Having the work in metal plays up the contrasts inherent in her conception — the metal is heavy but presented as if weightless. The light inside is intense, yet the shadows cast are soft.

She begins with imagery “appropriated” from Islamic culture, said Agha, a native of Lahore, Pakistan, who immigrated to the United States when she was in her twenties. 

She then redesigns those patterns “to fit my new paradigm.”  That reflects the shifting of cultures in a world entangled in social media. 

The three pieces on exhibit reflect her own position as an immigrant, her worldview  is a product of both her current and former homelands. The room is suffused with that imagery.

She hopes this gives the viewers a sense of who she is, and what she believes the world needs.

“The biggest thing that’s important for us is empathy and belonging,” Agha said. That becomes all the more important as the world faces the dangers posed by climate change.

“I’m concerned for my child. What’s he going to face as he grows older? What are we leaving for him?”

Increasingly severe weather caused by climate change also factors into the flood of refugees. 

“This is NOT a Refuge! 2,”

“This Is Not a Refuge! 2” directly addresses that crisis. The patterns on the house-shaped structure are adapted from traditional designs found on book rests that hold Korans. Agha modified them to emphasize how they swirl evoking the wind and objects caught up in it.
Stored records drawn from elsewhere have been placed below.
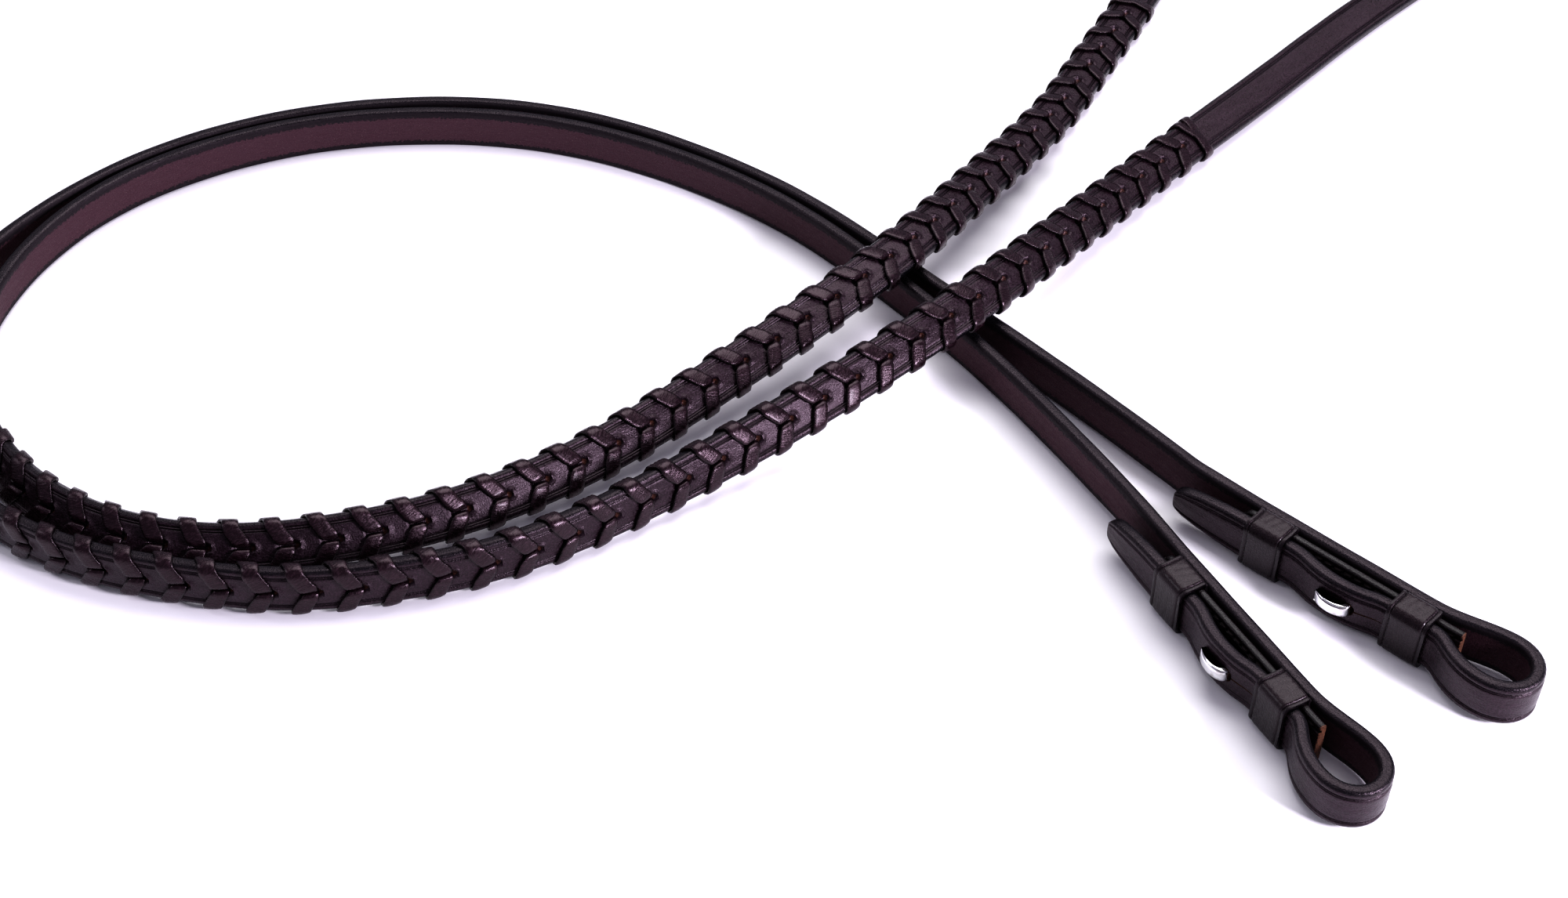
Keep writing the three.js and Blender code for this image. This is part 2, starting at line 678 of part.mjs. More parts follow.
// ---------- assembly ----------
const strapLeather = { color: 0x2b2126, roughness: 0.5, metalness: 0 };
const laceLeather = { color: 0x2f2226, roughness: 0.42, metalness: 0 };
const liningLeather = { color: 0x33262a, roughness: 0.6, metalness: 0 };
const keeperLeather = { color: 0x2a1f22, roughness: 0.45, metalness: 0 };
const stitchThread = { color: 0x1d181a, roughness: 0.7, metalness: 0 };
const nickel = { color: 0xc4c6c8, roughness: 0.22, metalness: 1 };

const reins = new THREE.Group();
reins.name = 'laced_reins';

function addPart(name, look, geometry, placing) {
  const placed = placing ? geometry.applyMatrix4(placing) : geometry;
  const mesh = new THREE.Mesh(placed, new THREE.MeshStandardMaterial(look));
  mesh.name = name;
  mesh.geometry.computeVertexNormals();
  reins.add(mesh);
}

function addBitEnd(side, bit) {
  addPart(`bit_lining_${side}`, liningLeather, liningGeometry(), bitFrame(bit));
  addPart(`hook_stud_${side}`, nickel, hookStudGeometry(), bitFrame(bit));
  addPart(`keeper_tip_${side}`, keeperLeather, keeperGeometry(), bitFrame(bit, -keeperWidth));
  addPart(`keeper_loop_${side}`, keeperLeather, keeperGeometry(), bitFrame(bit, loopKeeperStart));
  addPart(`seam_upper_${side}`, stitchThread, liningSeamGeometry(seamOffset), bitFrame(bit));
  addPart(`seam_lower_${side}`, stitchThread, liningSeamGeometry(-seamOffset), bitFrame(bit));
}

addPart('rein_strap_left', strapLeather, leftStrapGeometry());
addPart('rein_strap_right', strapLeather, rightStrapGeometry());
addPart('lace_left', laceLeather, laceGeometry(leftCurve));
addPart('lace_right', laceLeather, laceGeometry(rightCurve));
addBitEnd('left', leftBit);
addBitEnd('right', rightBit);
addPart('buckle_frame', nickel, buckleFrameGeometry(), barFrame(buckleTilt));
addPart('buckle_tongue', nickel, buckleTongueGeometry(), barFrame(buckleTilt));
addPart('buckle_keeper', keeperLeather, buckleKeeperGeometry());
addPart('chape_seam_a', stitchThread, chapeSeamGeometry(seamOffset));
addPart('chape_seam_b', stitchThread, chapeSeamGeometry(-seamOffset));

export default reins;
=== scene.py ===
"""A pair of laced leather reins, laid in a loop on a pale floor."""

import math

import bpy
import numpy as np
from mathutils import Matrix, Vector
from mathutils.kdtree import KDTree


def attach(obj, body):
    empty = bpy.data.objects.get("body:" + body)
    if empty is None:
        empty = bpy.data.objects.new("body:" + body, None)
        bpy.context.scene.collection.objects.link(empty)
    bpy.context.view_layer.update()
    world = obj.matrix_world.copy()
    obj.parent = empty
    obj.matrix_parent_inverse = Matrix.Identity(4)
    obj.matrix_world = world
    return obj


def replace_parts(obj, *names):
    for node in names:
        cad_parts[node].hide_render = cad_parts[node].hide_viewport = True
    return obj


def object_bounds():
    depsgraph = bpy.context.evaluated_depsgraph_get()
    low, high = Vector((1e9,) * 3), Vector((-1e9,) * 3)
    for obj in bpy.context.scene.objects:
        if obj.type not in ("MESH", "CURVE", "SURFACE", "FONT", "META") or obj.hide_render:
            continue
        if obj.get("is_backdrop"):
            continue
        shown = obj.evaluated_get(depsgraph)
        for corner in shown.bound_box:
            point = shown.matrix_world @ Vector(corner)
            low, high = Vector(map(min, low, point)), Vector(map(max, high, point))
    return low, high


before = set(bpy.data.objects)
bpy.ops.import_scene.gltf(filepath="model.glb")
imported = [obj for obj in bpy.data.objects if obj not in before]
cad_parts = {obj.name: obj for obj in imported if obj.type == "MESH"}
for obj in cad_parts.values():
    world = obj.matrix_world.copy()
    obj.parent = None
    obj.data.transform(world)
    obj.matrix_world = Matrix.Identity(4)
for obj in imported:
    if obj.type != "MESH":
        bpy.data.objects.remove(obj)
cad_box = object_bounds()

MM = 0.001

# ---------- sizes, in millimetres ----------
CLEARANCE = 0.3
REST_GAP = 0.05
HALF_WIDTH = 8.0
HALF_THICKNESS = 2.25
EDGE_RADIUS = 1.5
POINT_LENGTH = 28.0

LACE_PITCH = 13.8
LACE_COUNT = 43
LAST_LACE_HOLE = 1451.0
LACE_HALF_THICKNESS = 0.6
LACE_COVER = 1.5

LINING = 2.5
KEEPER_WIDTH = 14.0
KEEPER_WALL = 1.5
KEEPER_TAIL = 1.1
LOOP_KEEPER_START = 38.0
LOOP_KEEPER_END = 52.0
LINING_START = -19.0
LINING_END = 61.0
STEM_END = 27.3
STEM = 2.6
BILLET_BOW = 3.0
BIT_HEIGHT = HALF_WIDTH + CLEARANCE + KEEPER_WALL
BILLET_LEVEL = LINING + CLEARANCE + HALF_THICKNESS
MAIN_LEVEL = -(2 * CLEARANCE + KEEPER_TAIL + HALF_THICKNESS)

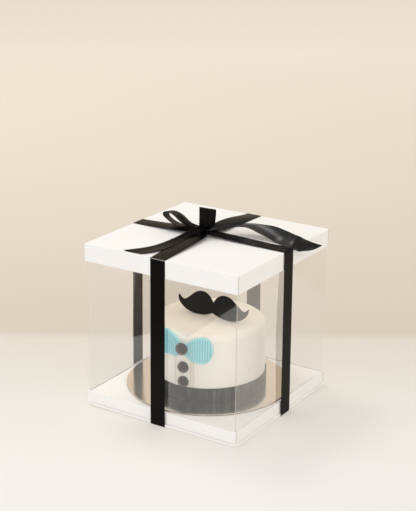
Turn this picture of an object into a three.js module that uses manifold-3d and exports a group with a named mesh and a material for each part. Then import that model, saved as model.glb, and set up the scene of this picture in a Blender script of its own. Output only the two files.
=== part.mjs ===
// A mini cake tied up in its clear-walled gift box, in millimetres, +Z up.
// The origin is on the surface that the box stands on, under the middle of its base.
// The cake's front, with its bow tie and buttons, faces -Y.
import * as THREE from 'three';
import { mergeVertices } from 'three/addons/utils/BufferGeometryUtils.js';
import Module from 'manifold-3d';

const wasm = await Module();
wasm.setup();

// Box: two shallow card trays, the upper one as a lid, round a clear sleeve
const BOX_WIDTH = 200;
const CARD = 1.2;
const LID_SKIRT = 20.4;
const TRAY_HEIGHT = 14;
const CARD_EDGE_SOFTNESS = 0.4;
const CLOSED_HEIGHT = 191.3; // from the tray's underside to the lid's top
const SLEEVE_WIDTH = 196.4;
const SLEEVE_WALL = 0.5;
const SLEEVE_CORNER = 1.2;
const RISER_WIDTH = 194.8;
const CONTACT = 0.2; // what stands on or against another piece clears it by this

// Base board under the tray, its corners rounded in plan
const BASE_BOARD_WIDTH = 203;
const BASE_BOARD_THICKNESS = 2.8;
const BASE_BOARD_CORNER = 9;

// Round foil board that carries the cake
const CAKE_BOARD_RADIUS = 95.3;
const CAKE_BOARD_THICKNESS = 1.2;

// Cake: a fondant-covered drum with a rounded shoulder
const CAKE_RADIUS = 65.5;
const CAKE_HEIGHT = 79.3;
const CAKE_SHOULDER = 8;
const CAKE_X = -0.8;
const CAKE_Y = 3.5;
const CAKE_TURN = THREE.MathUtils.degToRad(6.5); // its front looks this far round from -Y towards +X

// Fondant trim on the cake
const BAND_HEIGHT = 16.6;
const BAND_THICKNESS = 1.1;
const PLACKET_WIDTH = 24;
const PLACKET_THICKNESS = 1;
const PLACKET_TOP_GAP = 1.6; // between the placket and the tie above it
const TIE_HALF_LENGTH = 34;
const TIE_LOBE_HALF_HEIGHT = 15.2;
const TIE_WAIST_HALF_HEIGHT = 5.8;
const TIE_WAIST_DROP = 1.3; // the tie's waist hangs this far below the line of its lobes
const TIE_THICKNESS = 3;
const TIE_TILT = THREE.MathUtils.degToRad(-4);
const TIE_RISE = 64; // line of the lobes above the cake's underside
const BUTTON_RADIUS = 6.4;
const BUTTON_THICKNESS = 2.8;
const BUTTON_RIM_WIDTH = 1.6;
const BUTTON_DISH_DEPTH = 0.7;
const BUTTON_HOLE_RADIUS = 0.75;
const BUTTON_HOLE_SPACING = 2.6;
const BUTTON_RISES = { button_top: 63.2, button_middle: 40.3, button_bottom: 23.6 };
const TRIM_GAP = 0.3;

// Moustache topper, cut from a flat sheet and stood on edge
const MOUSTACHE_HALF_LENGTH = 47;
const MOUSTACHE_HEIGHT = 28.6;
const MOUSTACHE_THICKNESS = 4;
const MOUSTACHE_X = 5.4;
const MOUSTACHE_Y = 1.2;
const MOUSTACHE_TURN = THREE.MathUtils.degToRad(0.5);
const MOUSTACHE_BEVEL = 0.5;

// Satin ribbon, tied twice round the box, and its bow
const RIBBON_WIDTH = 19;
const RIBBON_THICKNESS = 0.5;
const RIBBON_PINCHED = 9; // width where the runs gather under the knot
const RIBBON_CLEARANCE = 0.2;
const RIBBON_RISE = 3.8; // the runs climb this far above the lid, from its edge to the knot
const KNOT_X = -4;
const KNOT_Y = -1;
const KNOT_LIFT = 8; // knot's middle above the lid
const KNOT_HALF = { x: 5.6, y: 4.8, z: 3.2 };
const RUN_ENDS = { front: -1, back: 0, right: 3.5, left: 1 }; // where each run crosses its lid edge

// Levels, from the surface that the part stands on
const baseBoardZ = RIBBON_THICKNESS + CONTACT;
const trayZ = baseBoardZ + BASE_BOARD_THICKNESS + CONTACT;
const riserZ = trayZ + CARD + CONTACT;
const cakeBoardZ = trayZ + TRAY_HEIGHT - 0.7;
const cakeZ = cakeBoardZ + CAKE_BOARD_THICKNESS + CONTACT;
const cakeTopZ = cakeZ + CAKE_HEIGHT;
const lidTopZ = trayZ + CLOSED_HEIGHT;
const lidZ = lidTopZ - LID_SKIRT;

const colours = {
  card: { color: 0xf3efe6, roughness: 0.75, metalness: 0 },
  board: { color: 0xd8ccb8, roughness: 0.12, metalness: 0.9 },
  film: { color: 0xf4f6f4, roughness: 0.05, metalness: 0, transparent: true, opacity: 0.18 },
  ivory: { color: 0xe9e2d1, roughness: 0.6, metalness: 0 },
  charcoal: { color: 0x2c2a28, roughness: 0.55, metalness: 0 },
  turquoise: { color: 0x92cbcd, roughness: 0.55, metalness: 0 },
  black: { color: 0x1c1817, roughness: 0.5, metalness: 0 },
  ribbon: { color: 0x1b1716, roughness: 0.35, metalness: 0 },
};

const group = new THREE.Group();

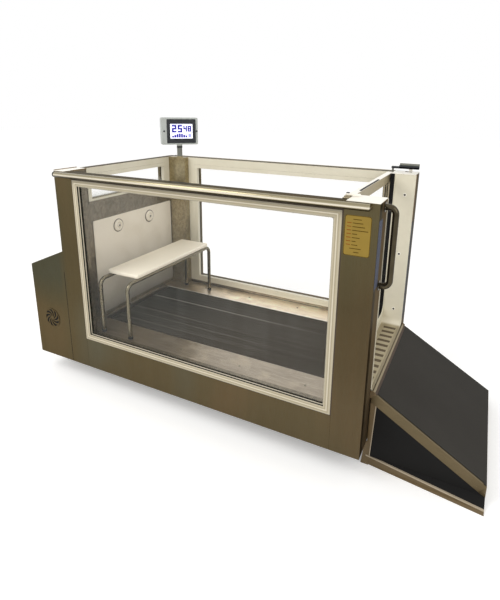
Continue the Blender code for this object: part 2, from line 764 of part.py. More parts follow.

“It’s the idea of the elements, the winds, the cyclones, that we see affecting people on an elemental level,” she said. The refugees have been cast adrift, and if they were to return home “they may die.” 

In the background, a recording of refugees speaking about their experiences plays. 

The third piece, “The Greys In Between,” is composed of two geometric forms, one small, one large.

Each piece impacts the other, the light from one casting shadows from the other. This reflects, the artist says, the way people, or even cultures interplay. One may be larger, but it is still subject to the influence of the smaller body.

Agha said she was in fourth or fifth grade when she realized her calling as an artist. She was in boarding school north of Islamabad and a visiting teacher had them paint watercolors.

Agha remembers looking out over the valley, and painting that scene.

The teacher declared that she would be an artist.

Agha had no idea what that meant, but now knew what she wanted. Her mother was concerned about how she would earn a living. The compromise was that she would study textiles.

Agha continued to work in textiles, and did her graduate work at the University of North Texas  in fiber art. 

This was good grounding, she said, because it involved several disciplines — design, screen printing, drawing, stitching.

In 2010, she visited the Tate Museum in London when it was showing Olafur Eliasson’s “Big Sun.”

The work had a large sun on one end of a gallery. The walls were covered with mirrors.

That exhibit convinced Agha that she wanted to explore art that merged immersion with design. Her first venture was“My Forked Tongues,” in which she hung curtains of beads, cut paper, and metal designs.

It took Agha, who is a tenured art professor at Indiana University–Purdue University Indianapolis,   a year to hand string those objects.

It took her as long to create the original plywood “Intersections.”

This is the second major immersive show the Toledo Museum has featured in the past year, following Rebecca Law’s “Community.”

The power of immersion, Agha said, is “you can do multiple things for the viewer.”They experience the work from the artist’s point of view while also bringing their own point of view to bear.  “They can marry the two together,” she said.

“The sensory experience stays with you,” she said. “You become part of the work. You become part of the moment.”